TASK OBJECTIVE>
What is needed is the run of lines from the one containing "The FreeCAD and Blender code for this object continues." through the one containing "return 1 if", echoed exactly, with both ends kept and nothing added.

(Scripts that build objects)
::::
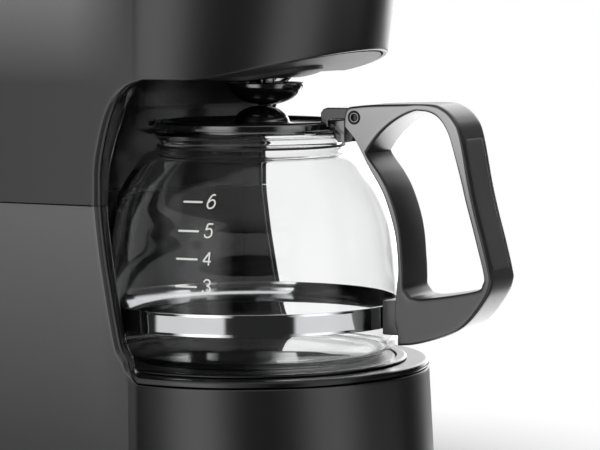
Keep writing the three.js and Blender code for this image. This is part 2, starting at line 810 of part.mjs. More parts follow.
function waterTank() {
  const rim = deckTop + seatGap;
  const nippleLow = tankBottom - nippleLength;
  const outer = join(
    raised( tankOutline( tankFrontY, 0 ), [ tankBottom, rim ] ),
    raised( tankOutline( tankUpperFrontY, 0 ), [ tankStepHeight, rim ] ),
    raised( tankOutline( tankUpperFrontY, - thinWall ), [ rim, rim + flangeThickness ] ),
    post( nippleX, nippleY, [ nippleLow, tankBottom + thinWall ], nippleRadius ) );
  const inner = join(
    raised( tankOutline( tankFrontY, thinWall ), [ tankBottom + thinWall, rim + overrun ] ),
    raised( tankOutline( tankUpperFrontY, thinWall ), [ tankStepHeight + thinWall, rim + overrun ] ),
    post( nippleX, nippleY, [ nippleLow - overrun, tankBottom + overrun ], nippleBore ) );
  return cut( outer, inner );
}

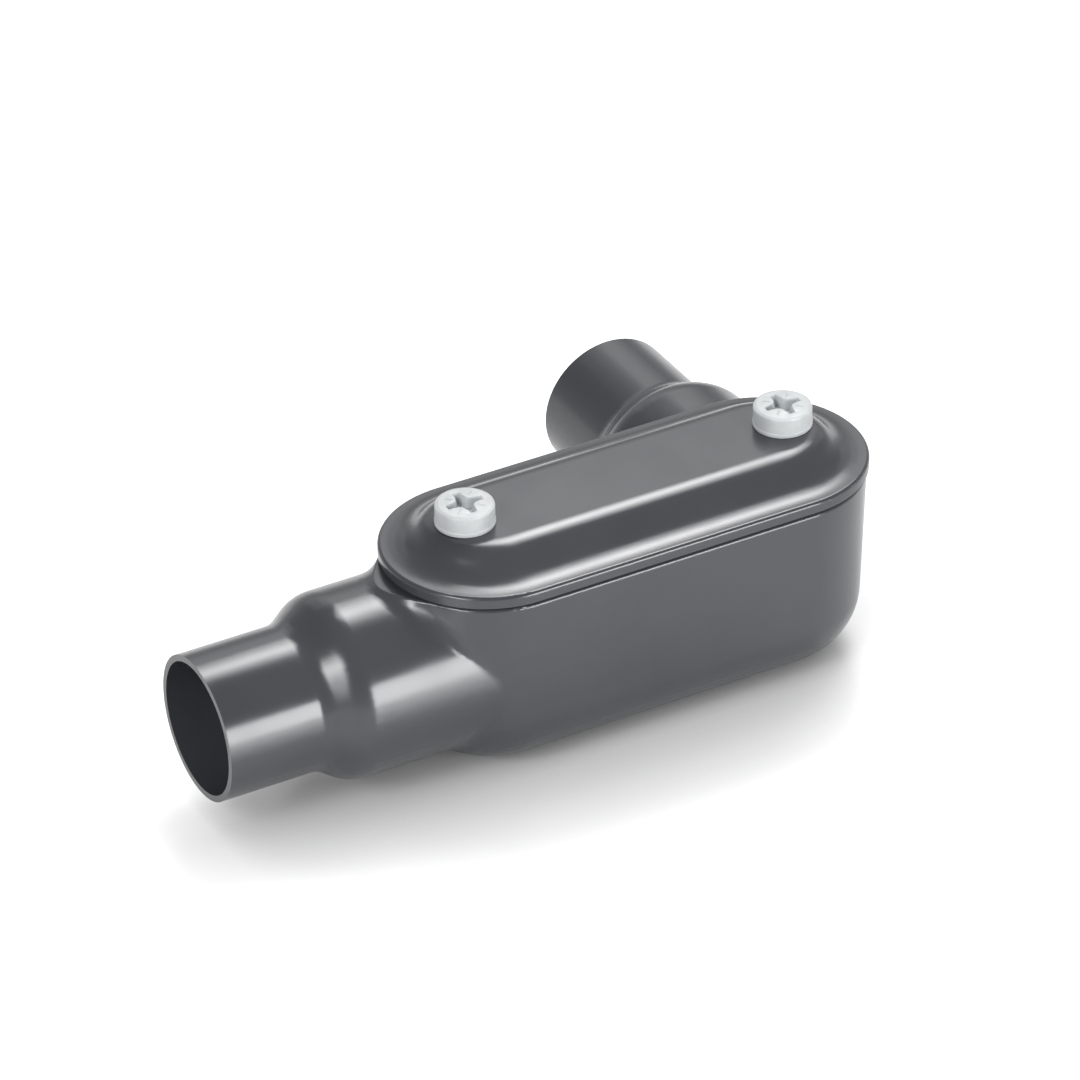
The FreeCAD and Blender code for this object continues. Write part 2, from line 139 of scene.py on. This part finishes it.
def body_finish(centre, normal):
    """A face's finish: 0 for the PVC coat, 1 for cast iron, 2 for bored iron."""
    for hub in ("run", "side"):
        reach, across = hub_place(centre, hub)
        bored = THROAT_START - HUB_SLACK < reach < SLEEVE_START + HUB_SLACK
        if bored and across < THREAD_RADIUS + THREAD_DEPTH:
            return 2
        if THROAT_END < reach <= THROAT_START and across < THREAD_RADIUS:
            return 1
    half_width = FACE_Y - (RIM - centre.z) * DRAFT
    within_walls = spine_distance(centre) < half_width - WALL + WALL_SLACK
    above_floor = WALL - LEVEL_SLACK < centre.z < RIM + LEVEL_SLACK
    round_foot = centre.z < FOOT_TOP and normal.z < DOWNWARD
    return 1 if within_walls and above_floor and not round_foot else 0


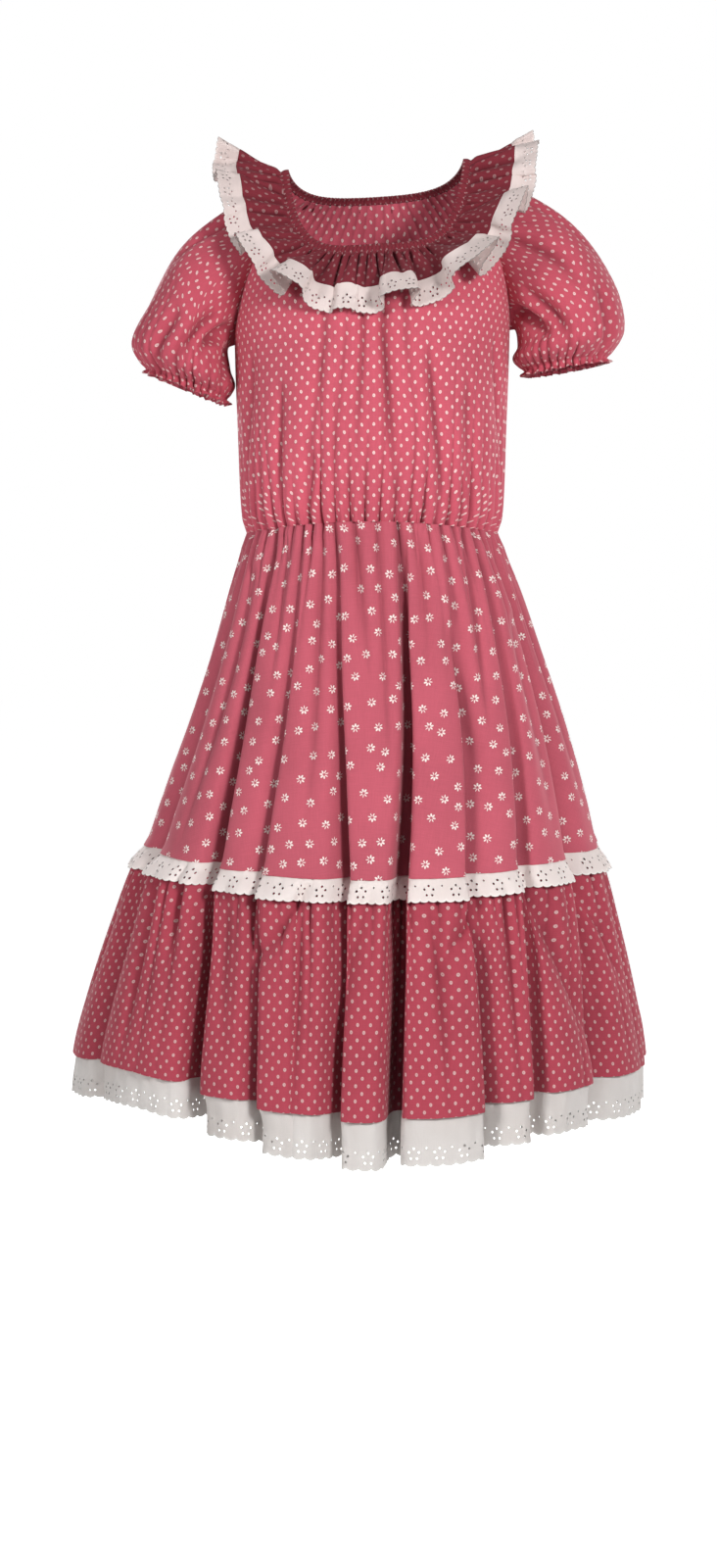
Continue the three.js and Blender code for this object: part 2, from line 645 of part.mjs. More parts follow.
makeNeck();
makeBodice("front");
makeBodice("back");
for (const shape of SLEEVES) makeSleeve(shape);
makeSkirt("front", 0, FRONT_FOLDS);
makeSkirt("back", FRONT_FOLDS, FOLDS.length);
for (const strip of TIER_STRIPS) makeTier(strip);
const laceRows = [0, 1].map((v) => ({ v, places: places(0, FOLDS.length, FOLDS.length * 9) }));
addPiece("tier_lace", wall(pointRows(tierLace, laceRows, {}), LACE, true), COLOURS.lace);

export default dress;
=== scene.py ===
# %% [markdown]
# A square dance dress, finished in Blender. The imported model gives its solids, and this lesson puts
# thin printed cotton and eyelet lace in their places. Every piece is made the way a dressmaker
# thinks of it: a flat cut of cloth whose every point is laid on a curved form. The form's sizes are
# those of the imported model, in millimetres, because the cloth has to lie where its solid is. Only
# its folds, gathers and creases are sharper and finer than the solids can show.

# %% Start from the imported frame
import math
from functools import partial

import bpy
import numpy as np
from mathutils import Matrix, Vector
from mathutils.geometry import delaunay_2d_cdt


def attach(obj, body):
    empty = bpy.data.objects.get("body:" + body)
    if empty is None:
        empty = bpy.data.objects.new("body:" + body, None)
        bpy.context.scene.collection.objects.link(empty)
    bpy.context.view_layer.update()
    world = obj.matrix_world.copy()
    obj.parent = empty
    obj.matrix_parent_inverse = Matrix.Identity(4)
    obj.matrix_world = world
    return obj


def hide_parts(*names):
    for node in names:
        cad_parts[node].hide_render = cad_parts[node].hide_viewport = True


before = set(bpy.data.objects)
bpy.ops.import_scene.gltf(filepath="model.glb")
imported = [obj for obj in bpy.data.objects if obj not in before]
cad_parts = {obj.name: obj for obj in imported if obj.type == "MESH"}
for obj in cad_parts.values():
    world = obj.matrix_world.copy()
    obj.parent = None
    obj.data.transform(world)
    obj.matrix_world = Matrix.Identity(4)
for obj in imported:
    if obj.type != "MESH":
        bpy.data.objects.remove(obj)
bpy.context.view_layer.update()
MM = 0.001

# %% [markdown]
# Folded cloth is uneven, and each run has to give the same folds. So the uneven numbers come from
# one seeded list, and a smooth curve is drawn through them.

# %% Small helpers for numbers
LUCK = np.random.default_rng(11).random(997)


def table(columns, *rows):
    """A short table, as one array for each named column."""
    return {name: np.array(values, float) for name, values in zip(columns.split(), zip(*rows))}


def mix(a, b, share):
    return a + (b - a) * share


def smooth(x, low, high):
    share = np.clip((x - low) / (high - low), 0, 1)
    return share * share * (3 - 2 * share)


def wave(turns):
    return 0.5 - 0.5 * np.cos(2 * np.pi * turns)


def bell(x, at, wide):
    """1 at a place and falling softly to 0 on both sides."""
    return np.exp(-(((x - at) / wide) ** 2))


def hermite(start, leave, end, arrive, t):
    rest = 1 - t
    return (
        start * (1 + 2 * t) * rest * rest
        + leave * t * rest * rest
        + end * t * t * (3 - 2 * t)
        - arrive * t * t * rest
    )


def slopes(at, values):
    """Slopes of a smooth curve through rows of numbers or of points."""
    gap = (at[2:] - at[:-2]).reshape(-1, *[1] * (values.ndim - 1))
    first = (values[1:2] - values[:1]) / (at[1] - at[0])
    last = (values[-1:] - values[-2:-1]) / (at[-1] - at[-2])
    return np.concatenate([first, (values[2:] - values[:-2]) / gap, last])


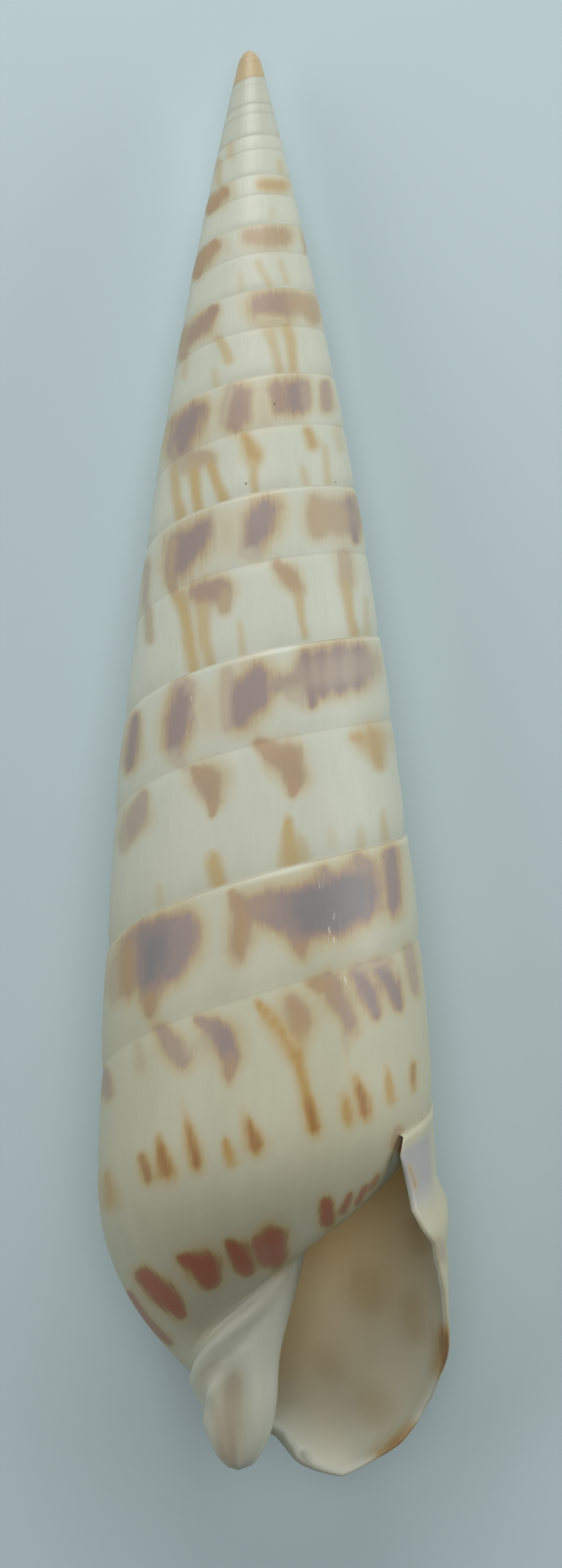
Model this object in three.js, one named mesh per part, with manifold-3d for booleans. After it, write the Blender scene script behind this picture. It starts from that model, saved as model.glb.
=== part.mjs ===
// An auger shell: a long pointed sea snail shell, lying with its opening upwards.
// Millimetres, +Z up. The point is towards +Y and the opening is on the +X side of the middle line.
//
// Places on the shell are given in turns along its spiral. Turn 0 faces straight up, turns grow from
// the point to the lip, and the shell winds to the right. A height is a distance along the winding
// axis from the point. A drop is a distance along the axis below the seam of the same turn, before
// the base is lengthened towards the lip.

import * as THREE from "three";
import { mergeVertices } from "three/addons/utils/BufferGeometryUtils.js";
import Module from "manifold-3d";

// Overall sizes
const TIP_END = 74.8; // height of the lower end of the central pillar
const OUTLINE_LENGTH = 64; // height at which the spire stops widening
const POINT_RADIUS = 0.45; // radius that the blunt point starts from
const SPIRE_GAIN = 8.05; // what the radius gains from the point to the last whorl
const OUTLINE_CURVE = 1.85; // more than 1 makes the sides bulge
const POINT_DOME = 0.8; // height over which the point rounds off
const BOW = 0.22; // how far the winding axis bows to the right
const BOW_HEIGHT = 55; // height at which it bows most
const BOW_SPREAD = 10;
const LEAST_WHORL = 1e-9;

// The seam between whorls rises with spread * e^(rate * turn) + drift * turn
const SEAM_SPREAD = 40.67;
const SEAM_RATE = 0.2943;
const SEAM_DRIFT = 0.73;
const TURN_COUNT = 11.25; // turns from the point to the lip
const LAST_TURN = 0.856; // where the seam meets the lip
const FIRST_TURN = LAST_TURN - TURN_COUNT;
const MOUTH_TURN = LAST_TURN - 1; // the meridian of the last whorl that the lip stands on

// The low relief of a whorl: a swollen band, a groove under it and a pinched seam
const BAND_SWELL = 0.12;
const GROOVE_DEPTH = 0.1;
const GROOVE_WIDTH = 0.035;
const RELIEF_STARTS = 2.5; // height above which the point is smooth
const GROOVE_PLACE = 0.378; // share of the whorl above the groove, at turn 0
const GROOVE_SLOPE = -0.0464;
const GROOVE_BEND = -0.00654;
const GROOVE_PLACE_LEAST = 0.3;

// The last whorl and its base
const BASE_DROP = 19.5; // drop of the waist, where the base meets the pillar
const BASE_STARTS_OLD = 11.5; // drop where the base starts to curve in, under the next whorl
const BASE_STARTS_NEW = 9; // the same on the last whorl
const BASE_CURVE = 3.1; // more than 1 keeps the base full before it turns in
const BASE_CHANGE_FROM = MOUTH_TURN - 0.1; // turn at which the base starts to take its last form
const BASE_CHANGE_TURNS = 0.35;
const BASE_REACH = 0.6; // how much longer the base gets there
const LIP_REACH = 2.7; // how much longer it gets again beside the notch
const LIP_REACH_FROM = 0.56;
const LIP_REACH_OVER = 0.12;
const TOP_FLARE = 0.02; // share by which the last half whorl widens below its seam
const TOP_FLARE_DROP = 1;
const LIP_FLARE = 0.095; // the same further down, past a faint shoulder
const SHOULDER_DROP = 3.2;
const SHOULDER_DEPTH = 1.6;
const FLARE_FROM = 0.25;
const FLARE_OVER = 0.5;

// The central pillar: a leaning rod with a rounded end
const PILLAR_RADIUS = 2.25;
const PILLAR_SHARE = 0.27; // its radius further up, as a share of the spire's radius
const PILLAR_LEAN = 1.4; // how far its end stands to the left of the axis
const PILLAR_LEAN_FROM = 62;
const PILLAR_LEAN_OVER = 8;
const PILLAR_ROUNDING = 4.4; // height over which its end rounds off
const BAND_RIDGE = 0.35; // the raised spiral band round the pillar, below the waist
const BAND_RIDGE_DROP = 1.1;
const BAND_RIDGE_WIDTH = 0.8;
const BAND_RIDGE_END = 0.6; // turn at which it has run out, under the lip
const BAND_RIDGE_FADE = 0.15;

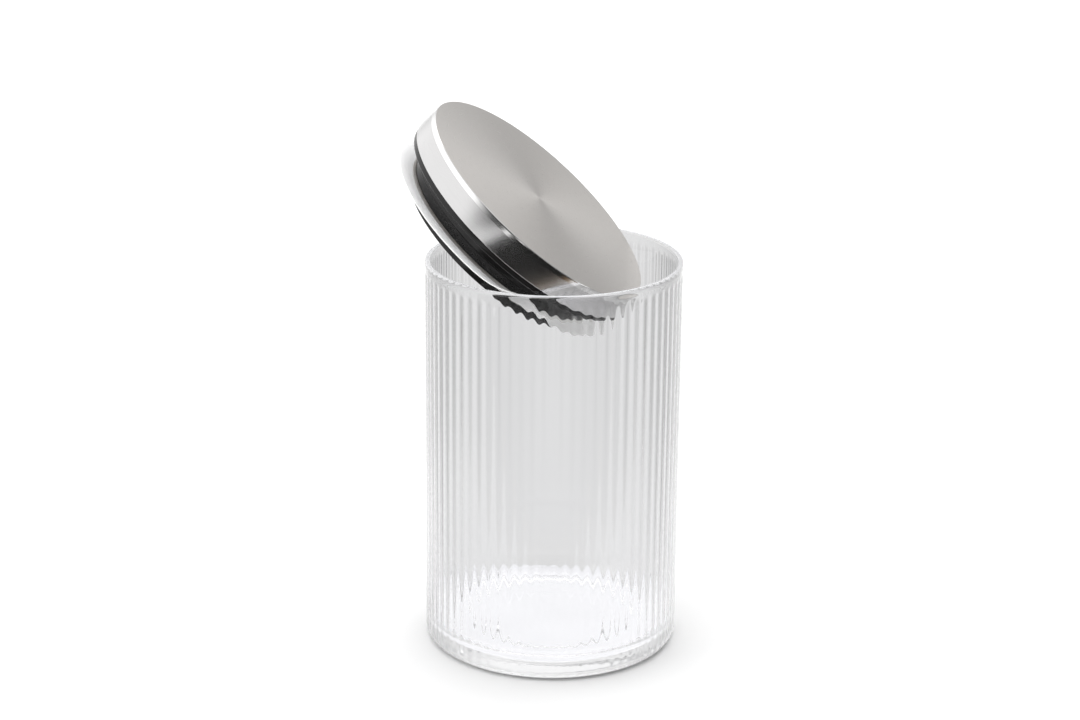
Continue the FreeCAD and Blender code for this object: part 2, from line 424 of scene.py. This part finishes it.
def silicone():
    """Pale, slightly cloudy silicone, with painted shade darkening the lip's root and a painted glow,
    strongest where it hangs in the jar.
    """
    material, tree, shader = new_material("silicone")
    shader.inputs["Subsurface Weight"].default_value = 1.0
    shader.inputs["Subsurface Radius"].default_value = (1.0, 1.0, 1.0)
    shader.inputs["Subsurface Scale"].default_value = 0.003
    shader.inputs["Emission Color"].default_value = (1.0, 1.0, 0.99, 1)
    shader.inputs["IOR"].default_value = 1.41
    clouds = object_noise(tree, 90.0)
    tint = mix_node(tree, "RGBA", clouds, (0.88, 0.88, 0.895, 1), (0.92, 0.92, 0.93, 1))
    point = separate(tree, lid_coordinates(tree))
    in_the_jar = math_node(tree, "SUBTRACT", 1.0, fade(tree, point["X"], 0.0, 0.03, 0.0))
    # Painted glow: emission standing in for light scattered in the silicone, more where it hangs in the
    # jar
    glow = math_node(tree, "MULTIPLY_ADD", in_the_jar, SILICONE_PAINTED_GLOW_IN_JAR, SILICONE_PAINTED_GLOW)
    tree.links.new(glow, shader.inputs["Emission Strength"])
    radius = distance_from_axis(tree, point)
    # Painted shade: the lip turns dark brown towards its root, next to the black plug
    root_painted_shade = fade(tree, radius, 0.04495, 0.0456, 0.0)
    colour = mix_node(tree, "RGBA", root_painted_shade, tint, (0.30, 0.28, 0.26, 1))
    tree.links.new(colour, shader.inputs["Base Color"])
    tree.links.new(map_range(tree, clouds, 0.30, 0.36), shader.inputs["Roughness"])
    return material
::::
FINAL RESULT>
The FreeCAD and Blender code for this object continues. Write part 2, from line 139 of scene.py on. This part finishes it.
def body_finish(centre, normal):
    """A face's finish: 0 for the PVC coat, 1 for cast iron, 2 for bored iron."""
    for hub in ("run", "side"):
        reach, across = hub_place(centre, hub)
        bored = THROAT_START - HUB_SLACK < reach < SLEEVE_START + HUB_SLACK
        if bored and across < THREAD_RADIUS + THREAD_DEPTH:
            return 2
        if THROAT_END < reach <= THROAT_START and across < THREAD_RADIUS:
            return 1
    half_width = FACE_Y - (RIM - centre.z) * DRAFT
    within_walls = spine_distance(centre) < half_width - WALL + WALL_SLACK
    above_floor = WALL - LEVEL_SLACK < centre.z < RIM + LEVEL_SLACK
    round_foot = centre.z < FOOT_TOP and normal.z < DOWNWARD
    return 1 if within_walls and above_floor and not round_foot else 0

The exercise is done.